RECORDS FOR PROCESSING
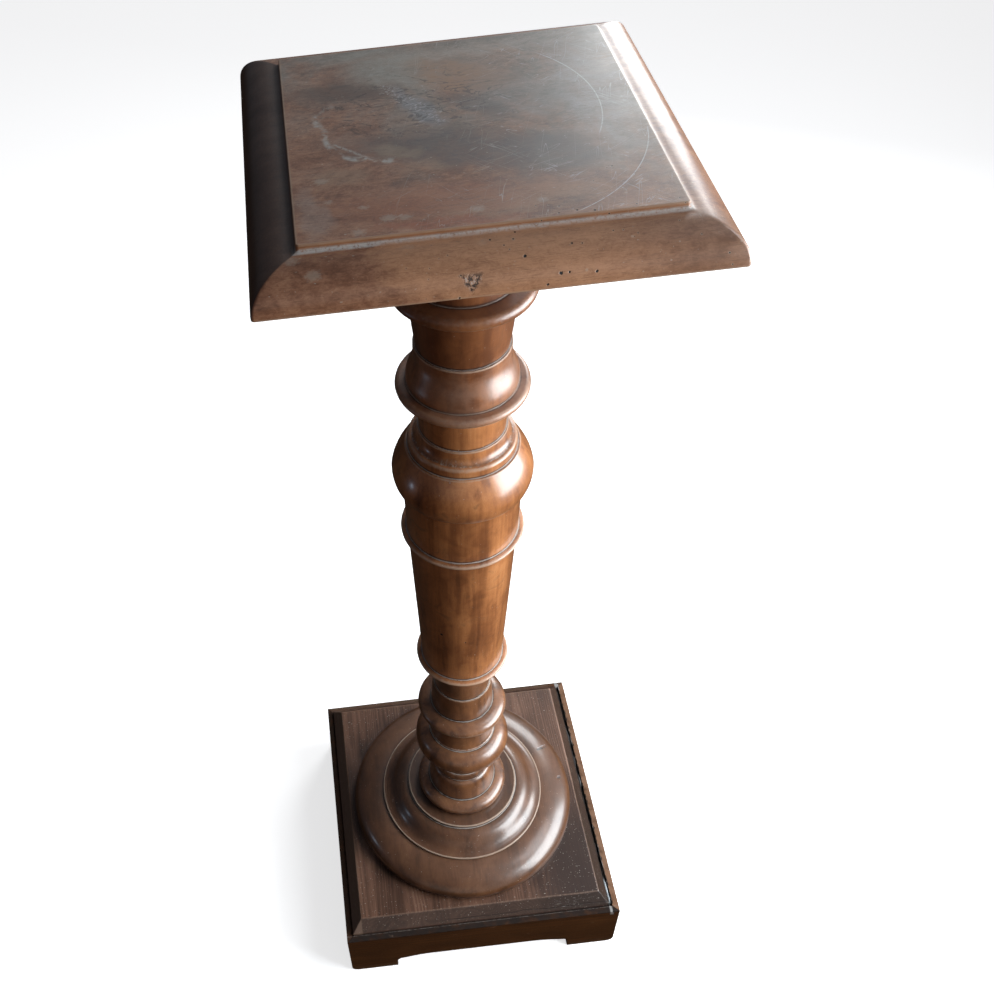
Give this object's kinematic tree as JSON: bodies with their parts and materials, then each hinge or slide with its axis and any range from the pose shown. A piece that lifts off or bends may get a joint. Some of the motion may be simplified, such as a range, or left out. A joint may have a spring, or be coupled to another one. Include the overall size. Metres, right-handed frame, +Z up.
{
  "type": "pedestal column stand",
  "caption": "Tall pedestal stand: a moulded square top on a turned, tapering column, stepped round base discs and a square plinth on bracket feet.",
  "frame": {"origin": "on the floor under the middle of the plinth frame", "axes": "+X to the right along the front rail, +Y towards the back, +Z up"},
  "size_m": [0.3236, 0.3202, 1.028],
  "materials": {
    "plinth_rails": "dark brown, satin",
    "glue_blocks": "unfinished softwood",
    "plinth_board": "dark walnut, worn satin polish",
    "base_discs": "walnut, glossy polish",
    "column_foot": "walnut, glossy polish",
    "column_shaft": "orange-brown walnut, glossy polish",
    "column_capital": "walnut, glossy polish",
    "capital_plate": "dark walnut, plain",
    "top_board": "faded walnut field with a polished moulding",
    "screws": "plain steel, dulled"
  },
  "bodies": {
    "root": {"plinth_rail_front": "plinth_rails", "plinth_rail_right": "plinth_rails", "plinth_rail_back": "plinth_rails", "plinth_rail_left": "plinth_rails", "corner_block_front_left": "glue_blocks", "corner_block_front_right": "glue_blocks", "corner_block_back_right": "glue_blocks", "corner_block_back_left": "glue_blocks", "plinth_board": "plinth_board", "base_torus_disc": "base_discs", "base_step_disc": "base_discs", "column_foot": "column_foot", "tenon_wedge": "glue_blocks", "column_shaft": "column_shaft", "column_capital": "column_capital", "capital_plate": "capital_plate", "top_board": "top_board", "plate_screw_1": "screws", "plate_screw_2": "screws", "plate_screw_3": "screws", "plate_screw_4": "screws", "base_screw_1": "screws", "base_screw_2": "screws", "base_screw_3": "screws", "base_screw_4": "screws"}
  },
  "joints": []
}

--

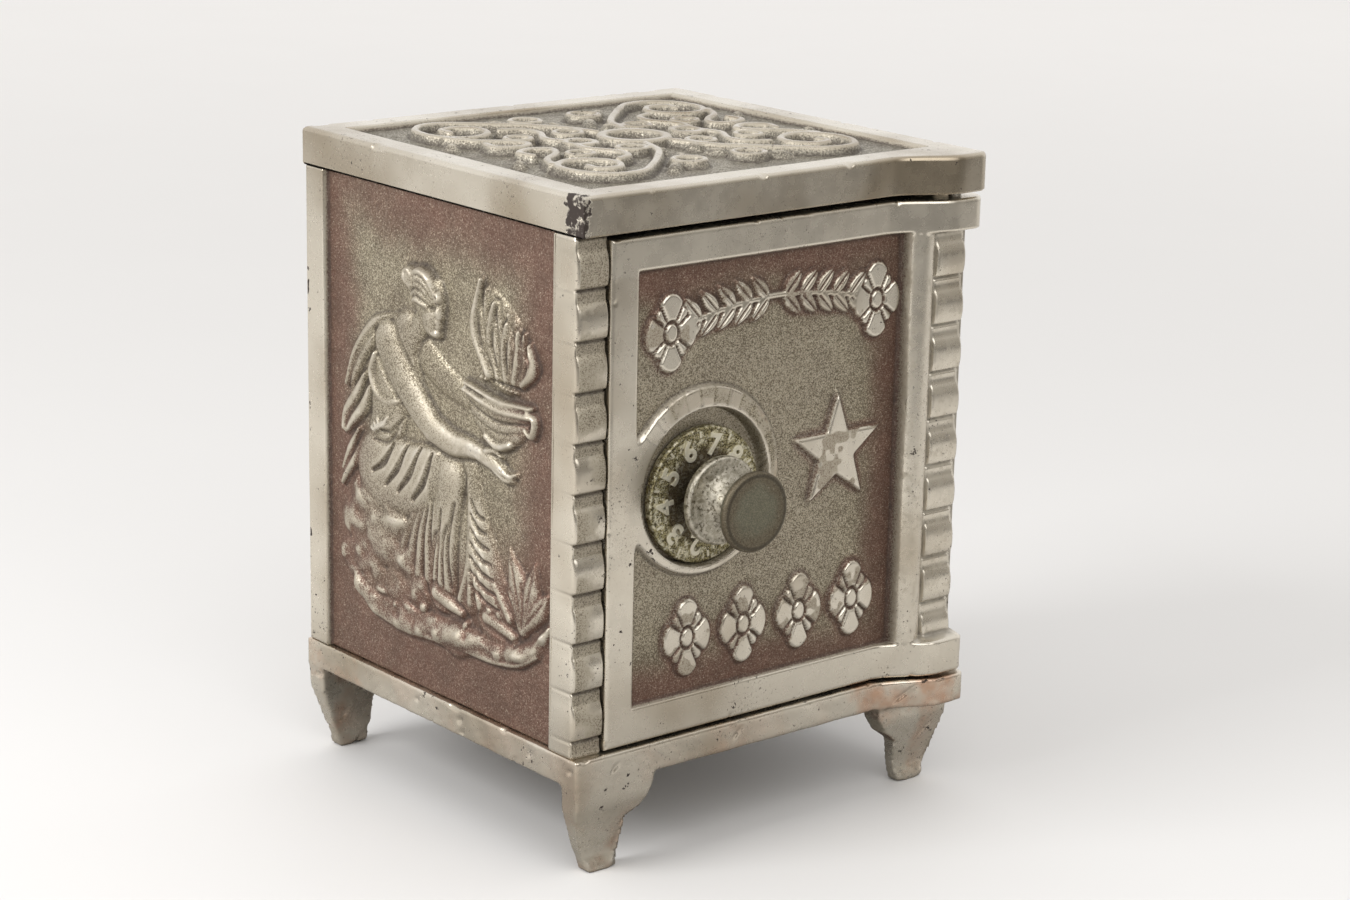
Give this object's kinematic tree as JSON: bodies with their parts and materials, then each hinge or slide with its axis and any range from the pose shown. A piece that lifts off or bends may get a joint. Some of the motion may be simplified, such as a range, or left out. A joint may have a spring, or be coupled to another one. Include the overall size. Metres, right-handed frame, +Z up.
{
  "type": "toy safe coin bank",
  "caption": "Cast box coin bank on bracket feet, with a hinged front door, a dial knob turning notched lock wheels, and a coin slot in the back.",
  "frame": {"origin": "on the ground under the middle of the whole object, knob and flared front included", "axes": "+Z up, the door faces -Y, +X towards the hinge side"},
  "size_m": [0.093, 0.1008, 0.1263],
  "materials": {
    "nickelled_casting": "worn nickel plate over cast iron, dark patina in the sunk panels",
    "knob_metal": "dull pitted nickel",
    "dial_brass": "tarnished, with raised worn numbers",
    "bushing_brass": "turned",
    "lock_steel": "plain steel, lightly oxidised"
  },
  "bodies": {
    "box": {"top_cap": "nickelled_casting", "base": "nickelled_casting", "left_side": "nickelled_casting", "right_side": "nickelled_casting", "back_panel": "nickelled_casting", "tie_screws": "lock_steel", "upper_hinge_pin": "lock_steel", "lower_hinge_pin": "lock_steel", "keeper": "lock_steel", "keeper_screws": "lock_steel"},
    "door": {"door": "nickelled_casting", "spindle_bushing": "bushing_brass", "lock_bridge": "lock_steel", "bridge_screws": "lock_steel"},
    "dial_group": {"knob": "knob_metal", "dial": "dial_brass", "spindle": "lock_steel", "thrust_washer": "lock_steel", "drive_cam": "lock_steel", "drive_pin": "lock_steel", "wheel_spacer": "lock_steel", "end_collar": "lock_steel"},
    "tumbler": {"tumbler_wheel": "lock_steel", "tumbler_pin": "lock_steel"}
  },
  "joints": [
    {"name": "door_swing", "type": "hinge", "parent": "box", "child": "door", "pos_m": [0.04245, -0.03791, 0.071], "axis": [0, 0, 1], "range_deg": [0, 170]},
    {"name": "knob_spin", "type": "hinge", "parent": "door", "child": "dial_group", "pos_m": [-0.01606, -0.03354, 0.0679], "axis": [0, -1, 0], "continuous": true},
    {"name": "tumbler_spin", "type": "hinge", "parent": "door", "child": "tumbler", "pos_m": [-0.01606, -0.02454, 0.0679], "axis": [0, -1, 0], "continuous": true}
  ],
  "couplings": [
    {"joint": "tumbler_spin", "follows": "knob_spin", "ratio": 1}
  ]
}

REQUEST
Going through the records above, state how many lines carry "frame", with no other text.

RESULT
4